1. What people are claiming — distilled and testable
Advocates and critics alike make three central claims that shape public debate: that OSF financially supports voting rights and civic participation, that it funds racial justice and immigrant‑focused groups with large multi‑million dollar commitments, and that it operates at a scale comparable to major philanthropic players globally; conversely, critics assert OSF funds partisan or destabilizing political activity, sometimes framed in conspiracy narratives [1] [2] [3]. These claims are partly non‑overlapping: the funding priorities and grant totals are verifiable through OSF statements and reporting, while allegations of covert political operations are primarily rhetorical and have been widely circulated in partisan media [2] [3]. The factual elements that can be checked today include OSF’s grant categories, headline gift figures, and documented recipients; the less‑verifiable elements concern motives, covert coordination, or the causal effects of grants on specific political events.

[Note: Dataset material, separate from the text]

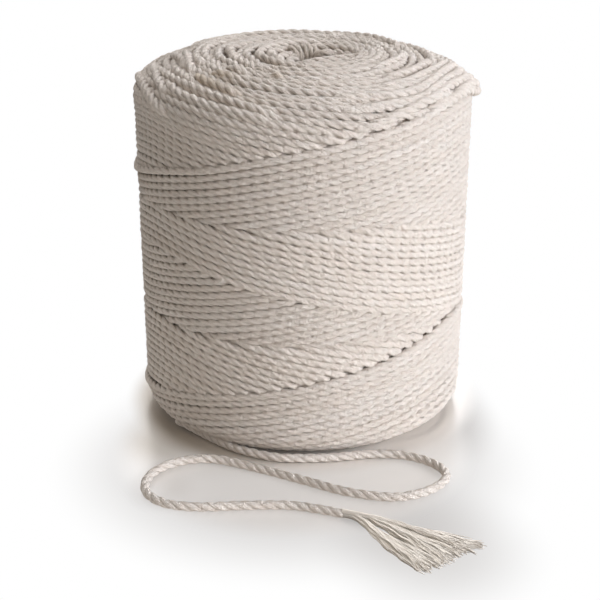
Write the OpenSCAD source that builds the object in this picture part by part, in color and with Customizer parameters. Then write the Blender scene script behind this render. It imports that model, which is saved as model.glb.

2. What OSF actually funds and how it frames that work
OSF publicly emphasizes building “vibrant and inclusive democracies” through grants for civic engagement, nonpartisan voter protection, and support to Black‑ and Latino‑led organizations, citing multi‑million commitments such as $220 million to Black‑led groups and $100 million to Latino organizations that aim to increase participation and representation [1] [2]. OSF also lists global human rights, criminal justice reform, and immigration support among core areas, and reports cumulative giving in the tens of billions to advance these aims [2]. OSF’s framing is institutional and programmatic—focused on structural and legal work rather than explicit electoral messaging—though critics argue the downstream effects of such funding can align with particular electoral outcomes [1] [2].
3. How this compares to other philanthropic actors and big donors
Institutional progressive funders—like the Ford Foundation, California Endowment, and Rosenberg Foundation—share substantial overlap in priorities, including social justice, immigrant rights, and civic engagement, and often pursue sustained, programmatic investments rather than one‑off partisan spends [4] [7]. By contrast, the largest individual political donors in recent U.S. cycles—figures such as Timothy Mellon, Elon Musk, Michael Bloomberg and others—have often channeled money into either direct campaign contributions, super PACs, or narrowly targeted electoral interventions, making their political footprint different in both mechanism and immediacy from OSF’s grantmaking approach [5] [6]. OSF’s global scale and multibillion dollar history align it with the largest institutional philanthropies, but its methods align more with progressive policy infrastructure building than direct campaign finance.
4. Where controversy and narrative collide: criticism, conspiracy, and motive
OSF has been a frequent target of right‑wing conspiracy narratives that portray its philanthropy as clandestine political meddling, with media accounts documenting how those claims circulate and the organization’s repeated denials of support for violence or illicit activity [3]. The factual layer shows OSF funds civic and legal organizations and issues public statements opposing violence and promoting democracy, while the politicized narratives often conflate support for organizing, litigation, or advocacy with partisan or subversive intent [3] [2]. Observers on both sides highlight that narrative framing matters: critics emphasize perceived influence and ideological goals, whereas defenders point to transparent grantmaking categories and long‑term institutional goals focused on rights and inclusion [3] [8].
5. What’s missing from common comparisons and why it matters
Comparisons often elide differences in mechanism, geographic scope, and time horizon: OSF’s global, programmatic grants contrast with one‑off campaign spending by individual donors; many reports of top donors focus on electoral cycles and omit sustained institutional philanthropy that shapes civic infrastructure over years [6] [5] [4]. Available analyses sometimes fail to quantify downstream effects or to track how grants translate into policy or electoral outcomes, leaving a gap between documented giving and asserted political influence; this gap fuels both legitimate scrutiny and exaggerated claims. A fuller comparison requires granular data on grantee activities, timelines, and measurable outcomes—data that current summaries highlight in part but do not comprehensively provide [1] [4].
Bottom line: Open Society Foundations is a major progressive institutional funder whose stated focus is democracy, human rights, and social inclusion, operating at multibillion scale and resembling other progressive foundations in priorities and methods, while differing substantially from individual mega‑donors who favor direct electoral spending; disputes about political effect and intent persist largely because of differing interpretations of long‑term grantmaking versus short‑term political banking [2] [4] [5].